If a critical component fails to meet survivability or structural longevity requirements during combined testing, the production line must pause or slow down. This triggers a ripple effect across the supply chain and increases the unit cost of early production lots.
Furthermore, integrating operational feedback early requires disciplined program management to prevent "scope creep." If operational pilots continually request design modifications to optimize tactical workflows, the program risks introduction delays.
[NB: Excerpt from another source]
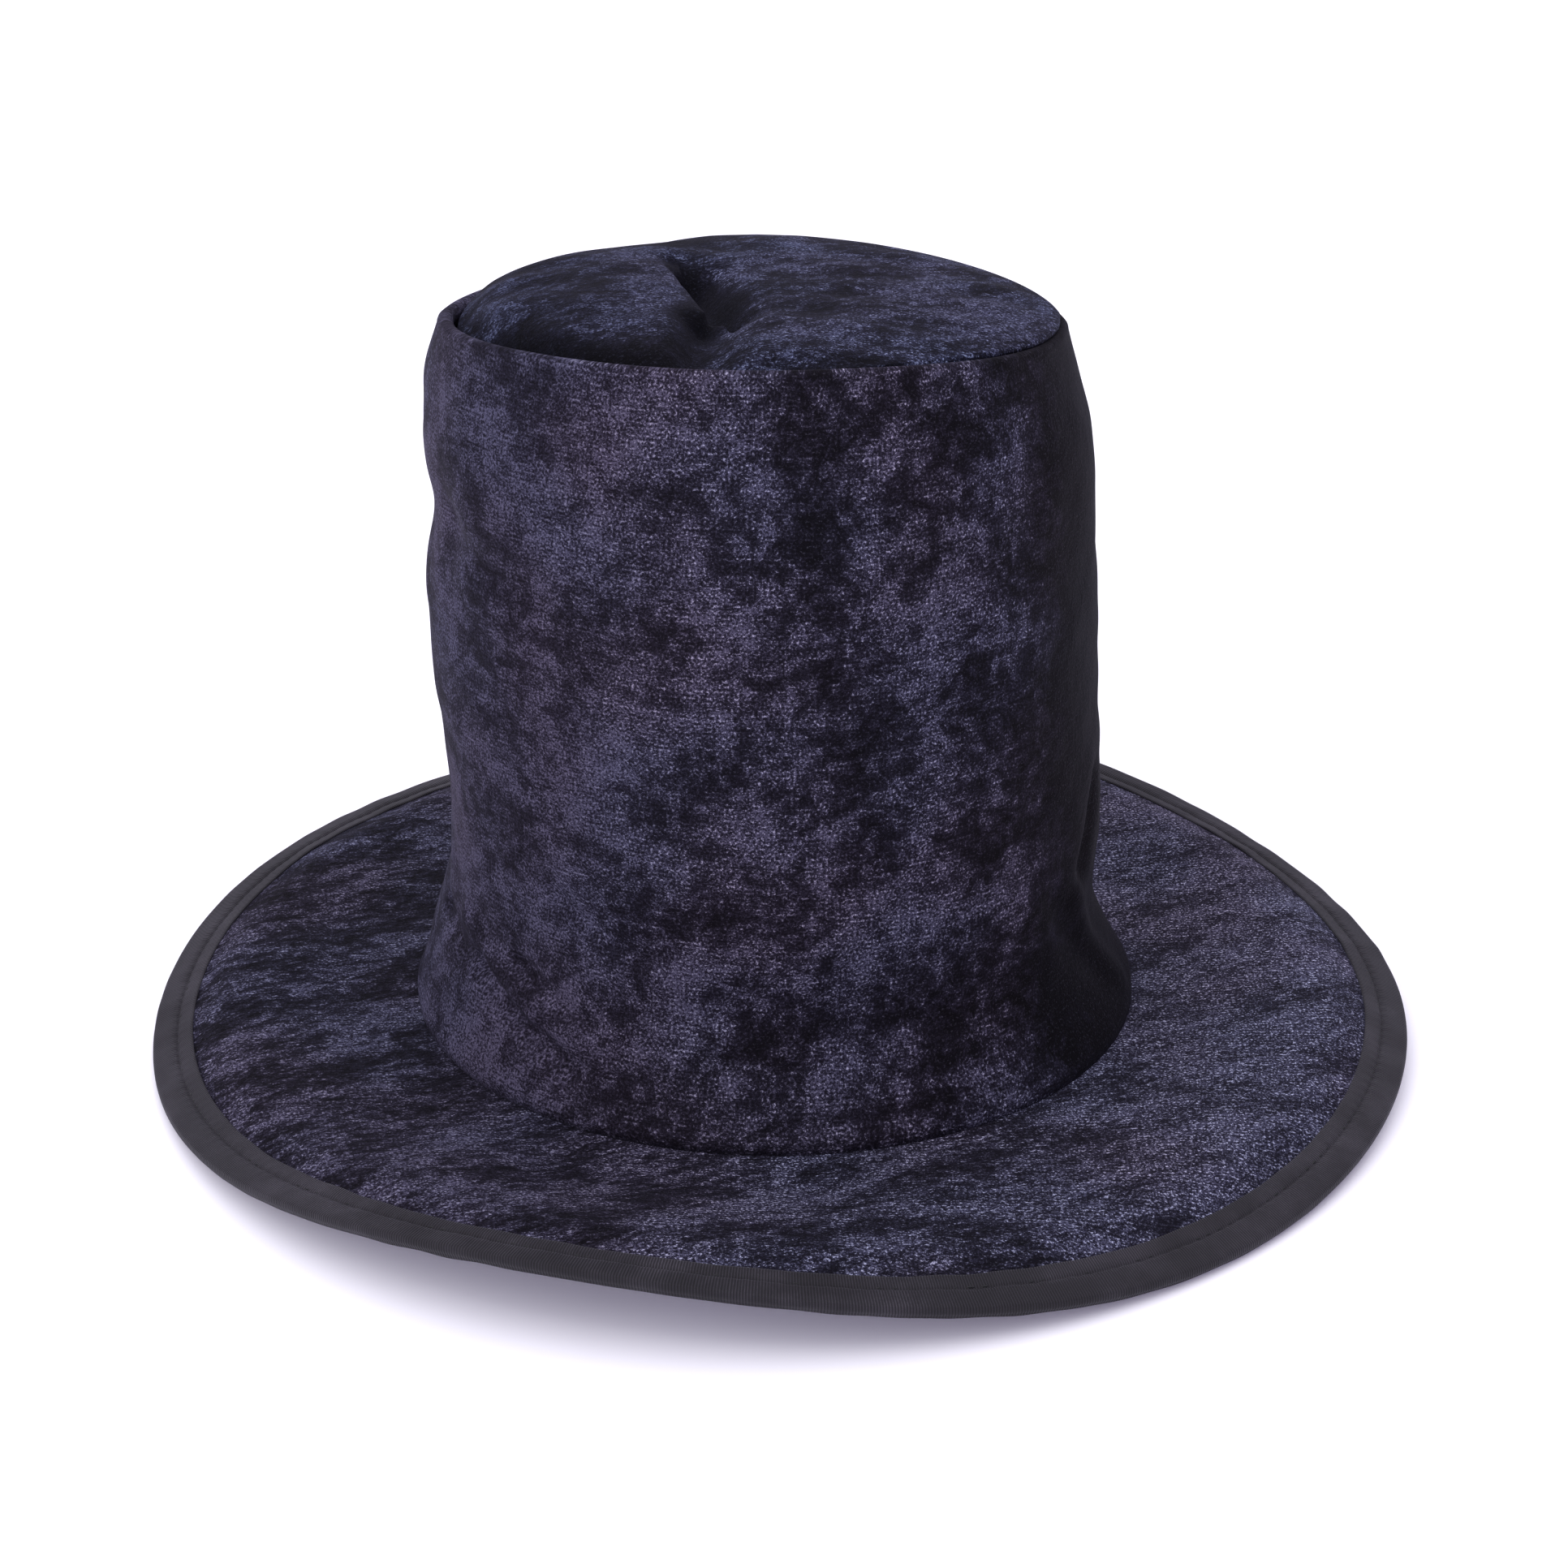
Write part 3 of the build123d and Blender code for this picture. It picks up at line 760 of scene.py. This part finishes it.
foam_radii = np.linspace(1 * MM, 70 * MM, 70)
tip_foam = disc(
    "crown_tip_padding", foam_radii, tip_foam_place, CROWN_FOAM - 0.5 * MM,
    300, foam, "crown_tip_foam",
)


def tip_lining_place(angle, radius, depth):
    """The tip's lining, gathered a little where it is sewn in."""
    gather = 0.5 + 0.5 * np.cos(34 * angle + 3 * np.sin(3 * angle))
    gather = 0.8 * MM * rising(radius, 0, TIP_RADIUS) * gather
    return tip_point(angle, radius, depth + VELVET + CROWN_FOAM + gather)


lining_radii = np.linspace(1 * MM, 73 * MM, 60)
tip_inner = disc(
    "crown_tip_inner", lining_radii, tip_lining_place, LINING, 340, tip_lining, "crown_tip_lining"
)


# ---- the brim ------------------------------------------------------------------------------------
def brim_layer_section(depth, thickness, inner, outer, step=1.9 * MM):
    def section(angle):
        out = spaced(inner, outer, step)
        radii = np.concatenate([out[::-1], out])[None, :]
        depths = np.concatenate([np.full(len(out), depth), np.full(len(out), depth + thickness)])[None, :]
        return brim_point(angle, radii, depths)
    return section


upper = ring(
    "brim_upper", brim_layer_section(0, BRIM_VELVET, BRIM_HOLE_RADIUS, BRIM_CORE_RADIUS),
    560, brim_velvet, "brim_upper_velvet",
)
board = ring(
    "brim_board",
    brim_layer_section(BRIM_VELVET + GLUE_LINE, BRIM_FOAM, BRIM_HOLE_RADIUS, BRIM_CORE_RADIUS, 4 * MM),
    360, foam, "brim_foam_board",
)
under = ring(
    "brim_under",
    brim_layer_section(BRIM_STACK - BRIM_VELVET, BRIM_VELVET, BRIM_HOLE_RADIUS, BRIM_CORE_RADIUS, 2.4 * MM),
    480, brim_velvet, "brim_under_velvet",
)
ring(
    "brim_boning",
    brim_layer_section(
        (BRIM_STACK - BONING_HEIGHT) / 2, BONING_HEIGHT,
        BONING_OUTER_RADIUS - BONING_WIDTH, BONING_OUTER_RADIUS, 0.6 * MM,
    ),
    480, boning, "brim_edge_boning",
)

# The tape's upper face, in mm: how far from its inner edge, and how high above the brim. The low
# place is the groove that the sewing pulls in.
TAPE_PROFILE = np.array((
    (0.0, 0.2), (0.2, 0.6), (1.0, 0.75), (2.6, 0.8), (3.7, 0.65), (4.2, 0.4), (4.5, 0.12),
    (4.8, 0.4), (5.3, 0.75), (6.4, 1.0), (8.0, 1.1), (9.6, 1.2), (10.8, 1.35), (11.4, 1.25),
)) * MM
TAPE_GROOVE = 4.5 * MM
TUCK_START = 5.3 * MM           # the underside is drawn in from here outwards
TAPE_SKIN = 0.5 * MM


def binding_section(angle):
    """The binding tape: in along the top, round the brim's edge and in again underneath."""
    joint = bell(turned_from(JOIN_DIRECTION, angle) * BRIM_RADIUS / JOIN_WIDTH)
    legs, rise = TAPE_PROFILE.T
    pucker = 0.10 * MM * np.cos(STITCHES_ROUND * angle) * bell((legs - TAPE_GROOVE) / (1.6 * MM))[None, :]
    wander = 0.12 * MM * soft_field(angle, legs[None, :], BRIM_RADIUS, 16 * MM, 51)
    half = BRIM_STACK / 2
    start = BRIM_RADIUS - TAPE_WIDTH - 1.0 * MM
    fold = np.linspace(0, math.pi, 15)[None, 1:-1]
    centre = start + legs[-1]
    roll = BRIM_RADIUS - centre + 0.5 * MM * joint
    tuck = EDGE_TUCK * rising(legs, TUCK_START, legs[-1])[None, :]
    radii = []
    depths = []
    for skin in (0.0, TAPE_SKIN):
        lift = np.maximum(rise[None, :] + pucker + wander + 0.35 * MM * joint - skin, 0.03 * MM)
        top_radius = np.broadcast_to(start + legs[None, :], lift.shape)
        edge_radius = centre + (roll - skin) * np.sin(fold) - EDGE_TUCK * smooth(fold / math.pi)
        edge_depth = half - (half + lift[:, -1:]) * np.cos(fold)
        radius = np.concatenate([top_radius, edge_radius, (top_radius - tuck)[:, ::-1]], axis=1)
        depth = np.concatenate([-lift, edge_depth, BRIM_STACK + lift[:, ::-1]], axis=1)
        radii.append(radius if skin == 0 else radius[:, ::-1])
        depths.append(depth if skin == 0 else depth[:, ::-1])
    return brim_point(angle, np.concatenate(radii, axis=1), np.concatenate(depths, axis=1))[:, ::-1]


binding = ring("brim_binding_tape", binding_section, 4 * STITCHES_ROUND, tape, "brim_binding")


# ---- inside the head opening ---------------------------------------------------------------------
def band_section(angle):
    """The sweatband: upright through the brim, then up the wall, with a softly rolled top edge."""
    low = -(BRIM_STACK - 0.2 * MM)
    up = spaced(low, BAND_TOP, 1.2 * MM)
    sway = 0.35 * MM * soft_field(angle, up[None, :] * 0.5, WAIST_RADIUS, 48 * MM, 61)
    sway = np.clip(sway, -0.1 * MM, 0.6 * MM) * rising(up, 0, BAND_TOP)[None, :]
    outer = CROWN_STACK + 1.0 * MM * rising(up, 6 * MM, 12 * MM)[None, :] + sway
    heights = np.concatenate([up, up[::-1]])[None, :]
    insets = np.concatenate([outer, (outer + BAND)[:, ::-1]], axis=1)
    return crown_point(angle, heights, insets)


band = ring("inner_band", band_section, 420, band_cloth, "sweatband")


def patch(name, middle, width, low, high, inset, thickness, material, node):
    """A small upright piece of cloth on the inside of the wall."""
    half = width / 2 / WAIST_RADIUS
    angle = np.linspace(middle - half, middle + half, 25)[:, None]
    up = spaced(low, high, 0.9 * MM)[None, :]
    rounding = 0.12 * MM * np.cos((angle - middle) / half * math.pi / 2)
    outer = crown_point(angle, up, inset + 0.4 * rounding)
    inner = crown_point(angle, up, inset + thickness + rounding)
    rows, columns = angle.shape[0], up.shape[1]

    def corner(skin, row, column):
        return (skin * rows + row) * columns + column

    def edge_face(first, second):
        return [corner(0, *first), corner(1, *first), corner(1, *second), corner(0, *second)]

    def turned_face(first, second):
        return [corner(0, *first), corner(0, *second), corner(1, *second), corner(1, *first)]

    faces = []
    for row in range(rows - 1):
        for column in range(columns - 1):
            spots = [(row, column), (row + 1, column), (row + 1, column + 1), (row, column + 1)]
            faces.append([corner(0, *spot) for spot in spots])
            faces.append([corner(1, *spot) for spot in spots[::-1]])
    for row in range(rows - 1):
        faces.append(edge_face((row, 0), (row + 1, 0)))
        faces.append(turned_face((row, columns - 1), (row + 1, columns - 1)))
    for column in range(columns - 1):
        faces.append(turned_face((0, column), (0, column + 1)))
        faces.append(edge_face((rows - 1, column), (rows - 1, column + 1)))
    return mesh_object(name, np.stack([outer, inner]).reshape(-1, 3), faces, material, node)


join_tape = patch(
    "band_join_tape", BACK, 12 * MM, 5 * MM, BAND_TOP - 0.8 * MM,
    CROWN_STACK + 1.0 * MM + BAND + 0.45 * MM, 0.4 * MM, join_cloth, "sweatband_join_tape",
)
label = patch(
    "plain_label", LABEL_DIRECTION, 22 * MM, BAND_TOP + 0.3 * MM, BAND_TOP + 30.3 * MM,
    CROWN_STACK + 1.5 * MM, 0.3 * MM, label_cloth, "blank_label",
)

# ---- the rows of sewing --------------------------------------------------------------------------
turned = (np.linspace(0, FULL_TURN, 1500) + BACK)[:, None]
upward = np.tile([0.0, 0.0, 1.0], (len(turned), 1))
inward = -np.concatenate([np.cos(turned), np.sin(turned), 0 * turned], axis=1)
along_tape = FULL_TURN * STITCH_RADIUS / STITCHES_ROUND / MM
climb = spaced(5 * MM, 180 * MM, 1 * MM)[:, None]
backward = np.tile([0.0, 1.0, 0.0], (len(climb), 1))

upper_row = brim_point(turned, STITCH_RADIUS, -0.24 * MM)[:, 0]
under_row = brim_point(turned, STITCH_RADIUS, BRIM_STACK + 0.20 * MM)[:, 0]
band_row = crown_point(turned, 3.6 * MM, CROWN_STACK + BAND + 0.05 * MM)[:, 0]
base_row = crown_point(turned, 0.9 * MM, VELVET + 0.15 * MM)[:, 0]
tip_row = crown_point(turned, CROWN_HEIGHT - LIP_LEG + 0.6 * MM, 2 * LIP_ROUND - 1.2 * MM)[:, 0]
back_row = crown_point(np.full_like(climb, BACK), climb, 0.1 * MM)[:, 0]

# name, CAD node, line, away from the cloth, then pitch, length and thickness in mm, and seed
SEWN_ROWS = (
    ("binding_stitches_upper", "binding_upper_stitching", upper_row, upward, along_tape, 2.7, 0.6, 71),
    ("binding_stitches_under", "binding_under_stitching", under_row, -upward, along_tape, 2.7, 0.5, 72),
    ("band_stitches", "sweatband_stitching", band_row, inward, 3.5, 2.4, 0.45, 73),
    ("base_seam_stitches", "base_seam_stitching", base_row, -inward, 3.5, 2.5, 0.3, 74),
    ("tip_seam_stitches", "tip_seam_stitching", tip_row, -inward, 3.2, 2.3, 0.3, 75),
    ("back_seam_stitches", "back_seam_stitching", back_row, backward, 3.2, 2.4, 0.4, 76),
)
for name, node, line, out, pitch, length, thickness, seed in SEWN_ROWS:
    sewn_row(name, node, line, out, pitch * MM, length * MM, thickness * MM, seed)

# ---- floor, light and camera ---------------------------------------------------------------------
FLOOR_REACH = 6.0
floor_mesh = bpy.data.meshes.new("floor")
corners = [(x * FLOOR_REACH, y * FLOOR_REACH, 0) for x, y in ((-1, -1), (1, -1), (1, 1), (-1, 1))]
floor_mesh.from_pydata(corners, [], [(0, 1, 2, 3)])
floor = bpy.data.objects.new("floor", floor_mesh)
bpy.context.scene.collection.objects.link(floor)
paper = Look("floor_paper", roughness=0.9, specular=0.1)
cloudy = paper.noise(paper.place, 0.4).outputs["Fac"]
floor_mesh.materials.append(paper.finish(
    paper.ramp(cloudy, (0.0, (0.90, 0.90, 0.91)), (1.0, (0.93, 0.93, 0.935)))
))
# The paper glows a little, a painted light that keeps the shadow pale and lilac.
paper.shader.inputs["Emission Color"].default_value = (0.72, 0.63, 1.0, 1)
paper.shader.inputs["Emission Strength"].default_value = 0.13

world = bpy.data.worlds.new("studio")
world.use_nodes = True
background = world.node_tree.nodes["Background"]
background.inputs["Color"].default_value = (0.87, 0.83, 1.0, 1)
background.inputs["Strength"].default_value = 0.75
bpy.context.scene.world = world


def soft_sun(name, direction, strength, spread):
    """A broad, even studio light that comes from a direction; spread is in degrees."""
    lamp = bpy.data.lights.new(name, "SUN")
    lamp.energy = strength
    lamp.angle = math.radians(spread)
    holder = bpy.data.objects.new(name, lamp)
    x, y, z = direction
    holder.rotation_euler = (math.atan2(math.hypot(x, y), z), 0, math.atan2(y, x) + math.pi / 2)
    bpy.context.scene.collection.objects.link(holder)


soft_sun("light_top", (0.0, 0.05, 1.0), 1.5, 70)
soft_sun("light_front_left", (-0.8, -0.7, 0.7), 1.15, 60)

LOOKING_DOWN = 24.05            # degrees below level
camera_data = bpy.data.cameras.new("camera")
camera_data.sensor_width = 36.0
camera_data.lens = 75.1
camera = bpy.data.objects.new("camera", camera_data)
camera.location = (2 * MM, -800 * MM, 426 * MM)
camera.rotation_euler = (math.radians(90 - LOOKING_DOWN), 0, 0)
bpy.context.scene.collection.objects.link(camera)
bpy.context.scene.camera = camera
bpy.context.scene.view_settings.view_transform = "Standard"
Management must enforce a strict boundary between essential fixes that directly impact combat effectiveness and non-essential enhancements that can be deferred to post-deployment software blocks.
The deployment plan establishes Ellsworth Air Force Base as the primary operating base and formal training unit location, with initial operational capacity targeted for the late 2020s. Sustaining this timeline depends on maintaining the current balance within the Raider Combined Test Force—which includes personnel from the 412th Test Wing, AFOTEC Detachment 5, the 53rd Wing, and Northrop Grumman. The team must convert integrated flight data into rapid software refinement while managing the structural limits of early production airframes.
The long-term viability of the long-range strike fleet depends on avoiding the bureaucratic inertia that delayed previous multi-billion-dollar acquisition programs. The immediate strategic requirement is to maintain high sorties-per-month ratios across the expanding test fleet at Edwards Air Force Base. This data must be used to validate the aircraft’s mission systems before authorizing full-rate production.